London was only ever part of the picture. Join Sheffield writer and broadcaster Désirée Reynolds for a conversation with the book's author Lanre Bakare, who will set out a compelling portrait of modern Britain that weaves Black stories far away from the capital into our national narrative.

If you have any questions regarding accessibility for this event, please feel free to contact us at [email protected].

Speaker

Lanre Bakare was born and grew up in Bradford, West Yorkshire. He is a correspondent covering arts and culture for the Guardian where his writing focuses on the intersection of art, race and culture across multiple disciplines. He was senior correspondent on the award-winning Cotton Capital project, and has worked in New York and Los Angeles as part of the Guardian US team. His debut non-fiction book We Were There will be published by The Bodley Head in April 2025.

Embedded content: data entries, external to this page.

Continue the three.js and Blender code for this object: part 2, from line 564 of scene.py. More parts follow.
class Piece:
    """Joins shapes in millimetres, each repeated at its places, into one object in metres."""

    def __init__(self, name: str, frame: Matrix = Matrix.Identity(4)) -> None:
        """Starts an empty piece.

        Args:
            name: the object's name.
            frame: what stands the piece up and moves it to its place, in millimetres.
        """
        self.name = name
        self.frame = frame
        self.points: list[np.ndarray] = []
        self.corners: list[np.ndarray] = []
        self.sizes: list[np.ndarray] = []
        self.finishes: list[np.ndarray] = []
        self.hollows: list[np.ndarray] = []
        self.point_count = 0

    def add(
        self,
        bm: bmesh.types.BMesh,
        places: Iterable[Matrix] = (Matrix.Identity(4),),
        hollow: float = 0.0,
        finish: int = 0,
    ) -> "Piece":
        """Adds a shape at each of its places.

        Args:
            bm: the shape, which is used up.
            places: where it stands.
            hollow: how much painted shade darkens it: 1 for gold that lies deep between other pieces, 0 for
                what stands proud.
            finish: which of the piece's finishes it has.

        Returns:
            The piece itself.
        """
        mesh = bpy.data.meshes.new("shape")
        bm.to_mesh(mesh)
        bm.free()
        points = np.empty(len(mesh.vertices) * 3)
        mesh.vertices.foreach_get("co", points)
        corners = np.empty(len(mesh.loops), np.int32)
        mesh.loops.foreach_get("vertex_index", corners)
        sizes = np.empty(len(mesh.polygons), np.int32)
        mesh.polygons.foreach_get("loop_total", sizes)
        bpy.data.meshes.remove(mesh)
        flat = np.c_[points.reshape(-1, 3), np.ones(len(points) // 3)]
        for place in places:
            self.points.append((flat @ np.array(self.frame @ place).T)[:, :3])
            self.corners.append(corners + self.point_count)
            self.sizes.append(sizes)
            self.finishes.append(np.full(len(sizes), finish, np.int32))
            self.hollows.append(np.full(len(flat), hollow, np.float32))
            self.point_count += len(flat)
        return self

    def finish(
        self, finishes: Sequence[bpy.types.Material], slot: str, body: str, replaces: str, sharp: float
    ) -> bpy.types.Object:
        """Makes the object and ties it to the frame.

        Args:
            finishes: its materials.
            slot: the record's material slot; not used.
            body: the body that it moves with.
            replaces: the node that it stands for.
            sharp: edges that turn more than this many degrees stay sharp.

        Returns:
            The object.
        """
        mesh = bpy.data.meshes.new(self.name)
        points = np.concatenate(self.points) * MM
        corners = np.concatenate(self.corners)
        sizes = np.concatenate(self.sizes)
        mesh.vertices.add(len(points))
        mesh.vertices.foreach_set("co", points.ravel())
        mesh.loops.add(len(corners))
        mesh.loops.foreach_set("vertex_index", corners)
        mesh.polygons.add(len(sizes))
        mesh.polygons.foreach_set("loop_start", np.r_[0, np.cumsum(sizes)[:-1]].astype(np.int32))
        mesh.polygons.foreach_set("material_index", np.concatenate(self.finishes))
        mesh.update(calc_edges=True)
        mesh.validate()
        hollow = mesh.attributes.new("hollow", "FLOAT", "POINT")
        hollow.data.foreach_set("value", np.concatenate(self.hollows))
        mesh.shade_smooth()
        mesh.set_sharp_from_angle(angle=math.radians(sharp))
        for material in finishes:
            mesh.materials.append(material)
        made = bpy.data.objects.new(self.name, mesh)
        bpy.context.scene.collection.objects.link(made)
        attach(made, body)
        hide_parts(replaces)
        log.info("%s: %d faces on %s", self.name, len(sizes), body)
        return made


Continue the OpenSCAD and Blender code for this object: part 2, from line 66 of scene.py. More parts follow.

Désirée Reynolds, (she/her) a South Londoner up North, was brought up in Clapham, London to Jamaican parents and now lives in Sheffield. She started her writing career as a freelance journalist for the Jamaica Gleaner and the Village Voice. She has gone on to write film scripts, poetry, flash fiction and short stories.

Her first novel, Seduce, was published in 2013 by Peepal Tree Press to much acclaim. Her fiction is concerned with working class Black women, internal landscapes and a continuous struggle against the white, male gaze, notions of beauty, race and being. Committed to anti racism and intersectionality, she draws on her experiences of these to make her creative work. Her short stories have been widely published in various publications and online.

She has been on numerous panels, radio and given talks about literature, film, race and gender and continues to work as a writer, editor, journalist, broadcaster and creative writing facilitator.